● **TASK REQUIREMENTS**
The listing below holds a line with "const centre = box.getCenter(new" and a later line with "obj.matrix_world = Matrix.Identity(4)". Write out those two lines and every line between them, exactly, and nothing else.

● **DATA SEGMENT**
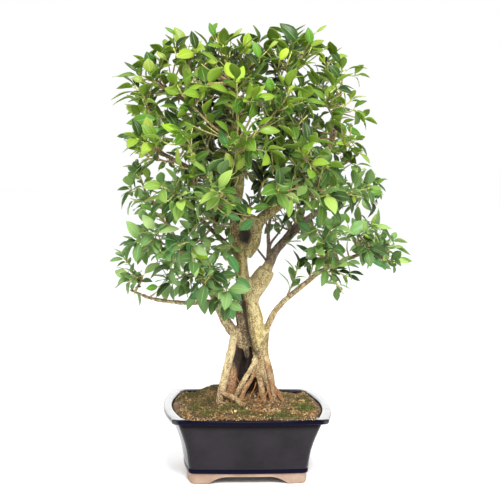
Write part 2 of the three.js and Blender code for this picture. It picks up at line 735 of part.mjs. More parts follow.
// All sprays are planned together, so that no leaf meets another spray or the wood
function makeSprays(barkSleeve) {
  const sprays = [];
  const starts = [];
  for (const [region, middles] of Object.entries(REGIONS)) {
    middles.forEach((middle, k) => {
      const number = sprays.length;
      const plan = planSpray(number, new THREE.Vector3(...middle), starts);
      const solids = plan.twigs.map((twig) => boxed(surfaceSolid(twigSurface(twig))));
      const name = `spray_${region}_${String(k + 1).padStart(2, '0')}`;
      sprays.push({ name, region, number, plan, solids });
    });
  }
  for (let slot = 0; slot < sprays[0].plan.slots.length; slot++) {
    for (const spray of sprays) {
      placeLeaf(spray, slot, sprays, boxed(barkSleeve));
    }
  }
  return sprays.map(({ name, region, plan }) => {
    const twigs = plan.twigs.map((twig) => surfaceSolid(twigSurface(twig)));
    const solid = largestBody(joined(twigs).subtract(barkSleeve));
    return { name, region, solid };
  });
}

// The first try at a leaf that stays clear of other sprays, of its own twigs and of their leaves.
function placeLeaf(spray, number, sprays, sleeve) {
  const slot = spray.plan.slots[number];
  const twig = spray.plan.twigs.find(({ slots }) => slots.includes(slot));
  const others = [sleeve, ...sprays.filter((other) => other !== spray).flatMap((other) => other.solids)];
  for (let trial = 0; trial < LEAF_TRIES; trial++) {
    const leaf = planLeaf(spray.number, number, slot, trial);
    slot.leaf = leaf;
    const crowded = meetsAny(testBlade(leaf, 0.1, 0.06), spray.solids)
      || crossesItself(twigSurface(twig))
      || meetsAny(testBlade(leaf, LEAF_CLEARANCE, 0.05), others);
    if (!crowded) {
      spray.solids.push(boxed(testBlade(leaf, 0, 0.05)));
      return;
    }
    slot.leaf = null;
  }
}

// Materials
const FINISHES = {
  glaze: { color: 0x1c1a33, roughness: 0.18, metalness: 0 },
  mesh: { color: 0x25282a, roughness: 0.7, metalness: 0 },
  soil: { color: 0x7d6444, roughness: 0.95, metalness: 0 },
  bark: { color: 0xb79f72, roughness: 0.85, metalness: 0 },
  crown: { color: 0x5f9a35, roughness: 0.42, metalness: 0 },
  upper: { color: 0x568f33, roughness: 0.42, metalness: 0 },
  middle: { color: 0x4d8735, roughness: 0.42, metalness: 0 },
  skirt: { color: 0x457f3a, roughness: 0.42, metalness: 0 },
  left: { color: 0x3f7844, roughness: 0.42, metalness: 0 },
  right: { color: 0x43803f, roughness: 0.42, metalness: 0 },
};

function named(name, solid, finish) {
  const mesh = new THREE.Mesh(geometryOf(solid), new THREE.MeshStandardMaterial(FINISHES[finish]));
  mesh.name = name;
  return mesh;
}

// The whole tree in its pot, standing with the middle of its box on the origin
function makeBonsai() {
  const wood = largestBody(makeWood());
  const bonsai = new THREE.Group();
  bonsai.add(named('pot', makePot(), 'glaze'));
  bonsai.add(named('drain_mesh_left', makeDrainMesh(-1), 'mesh'));
  bonsai.add(named('drain_mesh_right', makeDrainMesh(1), 'mesh'));
  const rootHoles = joined(Object.values(ROOTS).map((root) => branchSolid(root, CLEARANCE, CLEARANCE)))
    .add(branchSolid(LIMBS.trunkRight, CLEARANCE, CLEARANCE));
  bonsai.add(named('soil', largestBody(makeSoil(rootHoles)), 'soil'));
  bonsai.add(named('trunk', wood, 'bark'));
  for (const { name, region, solid } of makeSprays(makeWood(CLEARANCE, CLEARANCE))) {
    bonsai.add(named(name, solid, region));
  }
  const box = new THREE.Box3().setFromObject(bonsai, true);
  const centre = box.getCenter(new THREE.Vector3());
  bonsai.position.set(-centre.x, -centre.y, -box.min.z);
  return bonsai;
}

export default makeBonsai();
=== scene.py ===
import math

import bmesh
import bpy
import numpy as np
from mathutils import Matrix, Vector


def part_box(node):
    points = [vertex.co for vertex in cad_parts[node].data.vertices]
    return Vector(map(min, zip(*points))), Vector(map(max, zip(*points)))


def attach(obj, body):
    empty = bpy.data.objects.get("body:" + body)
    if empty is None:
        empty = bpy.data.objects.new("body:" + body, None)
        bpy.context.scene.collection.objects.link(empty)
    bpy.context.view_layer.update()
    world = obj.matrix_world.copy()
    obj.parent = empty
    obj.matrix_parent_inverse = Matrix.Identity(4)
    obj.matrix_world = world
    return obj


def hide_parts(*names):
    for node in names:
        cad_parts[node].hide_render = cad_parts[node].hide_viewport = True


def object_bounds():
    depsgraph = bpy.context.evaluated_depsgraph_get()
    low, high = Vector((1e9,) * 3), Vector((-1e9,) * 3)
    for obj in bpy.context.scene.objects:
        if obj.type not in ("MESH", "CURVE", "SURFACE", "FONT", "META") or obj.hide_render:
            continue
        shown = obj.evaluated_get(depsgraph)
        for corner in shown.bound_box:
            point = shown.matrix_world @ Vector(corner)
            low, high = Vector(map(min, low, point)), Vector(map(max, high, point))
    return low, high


# Looks of a ficus bonsai in a glazed pot, built round its CAD part.
# Shapes are worked out in millimetres round the pot's centre, and placed in the row frame at the end.
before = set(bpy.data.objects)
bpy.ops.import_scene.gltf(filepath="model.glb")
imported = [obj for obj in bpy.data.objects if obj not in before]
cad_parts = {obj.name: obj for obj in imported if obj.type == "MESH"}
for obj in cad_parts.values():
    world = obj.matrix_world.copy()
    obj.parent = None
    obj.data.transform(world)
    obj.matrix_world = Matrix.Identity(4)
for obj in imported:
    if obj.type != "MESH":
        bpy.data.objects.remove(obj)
cad_low, cad_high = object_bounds()
pot_low, pot_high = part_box("pot")
SHIFT = np.array([(pot_low.x + pot_high.x) / 2, (pot_low.y + pot_high.y) / 2, 0.0])
UP = np.array([0.0, 0.0, 1.0])


def placed(points):
    """Millimetres round the pot's centre, as metres in the row frame."""
    return np.asarray(points, float) / 1000 + SHIFT


def values_of(mesh, key):
    """A mesh's places or normals, a row for each point."""
    flat = np.zeros(len(mesh.vertices) * 3, np.float32)
    mesh.vertices.foreach_get(key, flat)
    return flat.reshape(-1, 3).astype(float)


def points_of(mesh):
    """A mesh's points in millimetres round the pot's centre."""
    return (values_of(mesh, "co") - SHIFT) * 1000


def unit(v):
    return v / np.linalg.norm(v, axis=-1, keepdims=True)


def draw(*keys):
    """A repeatable draw between 0 and 1 from a few whole numbers."""
    mask = 0xFFFFFFFF
    value = 2166136261
    for key in keys:
        value = ((value ^ ((key + 374761393) & mask)) * 668265263) & mask
        value ^= value >> 15
    value = ((value ^ (value >> 13)) * 1274126177) & mask
    value ^= value >> 16
    return value / 4294967296


def noise(points, size, seed=0):
    """Smooth noise from -1 to 1 at 3D points. size is a feature's size, or one for each axis."""
    p = np.asarray(points, float) / size + 100.5
    cell = np.floor(p).astype(np.int64)
    part = p - cell
    part = part * part * (3 - 2 * part)
    total = np.zeros(len(p))
    for corner in np.ndindex(2, 2, 2):
        near = (cell + corner).astype(np.uint64)
        mixed = near[:, 0] * np.uint64(73856093) ^ near[:, 1] * np.uint64(19349663)
        mixed ^= near[:, 2] * np.uint64(83492791) ^ np.uint64(seed * 2654435 + 17)
        mixed = (mixed ^ (mixed >> np.uint64(13))) * np.uint64(1274126177)
        mixed = (mixed ^ (mixed >> np.uint64(16))) & np.uint64(0xFFFF)
        weight = np.prod(np.where(corner, part, 1 - part), axis=1)
        total += weight * mixed.astype(float) / 65535
    return 2 * total - 1


def linear(colour):
    """sRGB from 0 to 255, as linear values."""
    c = np.asarray(colour, float) / 255
    return np.where(c <= 0.04045, c / 12.92, ((c + 0.055) / 1.055) ** 2.4)


# Meshes
class Surface:
    """Points, faces and point marks gathered for one piece."""

    def __init__(self):
        self.points = []
        self.faces = []
        self.marks = {}
        self.count = 0

    def add(self, points, faces, **marks):
        points = np.asarray(points, float).reshape(-1, 3)
        self.faces += [np.asarray(f, np.int64) + self.count for f in faces]
        self.points.append(points)
        for key, values in marks.items():
            self.marks.setdefault(key, []).append(values)
        self.count += len(points)

    def mesh(self, name):
        points = np.concatenate(self.points)
        marks = {key: np.concatenate(values) for key, values in self.marks.items()}
        return mesh_of(name, points, self.faces, marks)


def mesh_of(name, points, faces, marks=None):
    mesh = bpy.data.meshes.new(name)
    mesh.vertices.add(len(points))
    mesh.vertices.foreach_set("co", placed(points).astype(np.float32).ravel())
    sizes = np.concatenate([np.full(len(f), f.shape[1]) for f in faces if len(f)])
    corners = np.concatenate([f.ravel() for f in faces if len(f)])
    mesh.loops.add(len(corners))
    mesh.loops.foreach_set("vertex_index", corners.astype(np.int32))
    mesh.polygons.add(len(sizes))
    starts = np.concatenate([[0], np.cumsum(sizes)[:-1]])
    mesh.polygons.foreach_set("loop_start", starts.astype(np.int32))
    for key, values in (marks or {}).items():
        add_mark(mesh, key, values)
    mesh.update(calc_edges=True)
    mesh.polygons.foreach_set("use_smooth", np.ones(len(sizes), bool))
    return mesh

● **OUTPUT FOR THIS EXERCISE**
  const centre = box.getCenter(new THREE.Vector3());
  bonsai.position.set(-centre.x, -centre.y, -box.min.z);
  return bonsai;
}

export default makeBonsai();
=== scene.py ===
import math

import bmesh
import bpy
import numpy as np
from mathutils import Matrix, Vector


def part_box(node):
    points = [vertex.co for vertex in cad_parts[node].data.vertices]
    return Vector(map(min, zip(*points))), Vector(map(max, zip(*points)))


def attach(obj, body):
    empty = bpy.data.objects.get("body:" + body)
    if empty is None:
        empty = bpy.data.objects.new("body:" + body, None)
        bpy.context.scene.collection.objects.link(empty)
    bpy.context.view_layer.update()
    world = obj.matrix_world.copy()
    obj.parent = empty
    obj.matrix_parent_inverse = Matrix.Identity(4)
    obj.matrix_world = world
    return obj


def hide_parts(*names):
    for node in names:
        cad_parts[node].hide_render = cad_parts[node].hide_viewport = True


def object_bounds():
    depsgraph = bpy.context.evaluated_depsgraph_get()
    low, high = Vector((1e9,) * 3), Vector((-1e9,) * 3)
    for obj in bpy.context.scene.objects:
        if obj.type not in ("MESH", "CURVE", "SURFACE", "FONT", "META") or obj.hide_render:
            continue
        shown = obj.evaluated_get(depsgraph)
        for corner in shown.bound_box:
            point = shown.matrix_world @ Vector(corner)
            low, high = Vector(map(min, low, point)), Vector(map(max, high, point))
    return low, high


# Looks of a ficus bonsai in a glazed pot, built round its CAD part.
# Shapes are worked out in millimetres round the pot's centre, and placed in the row frame at the end.
before = set(bpy.data.objects)
bpy.ops.import_scene.gltf(filepath="model.glb")
imported = [obj for obj in bpy.data.objects if obj not in before]
cad_parts = {obj.name: obj for obj in imported if obj.type == "MESH"}
for obj in cad_parts.values():
    world = obj.matrix_world.copy()
    obj.parent = None
    obj.data.transform(world)
    obj.matrix_world = Matrix.Identity(4)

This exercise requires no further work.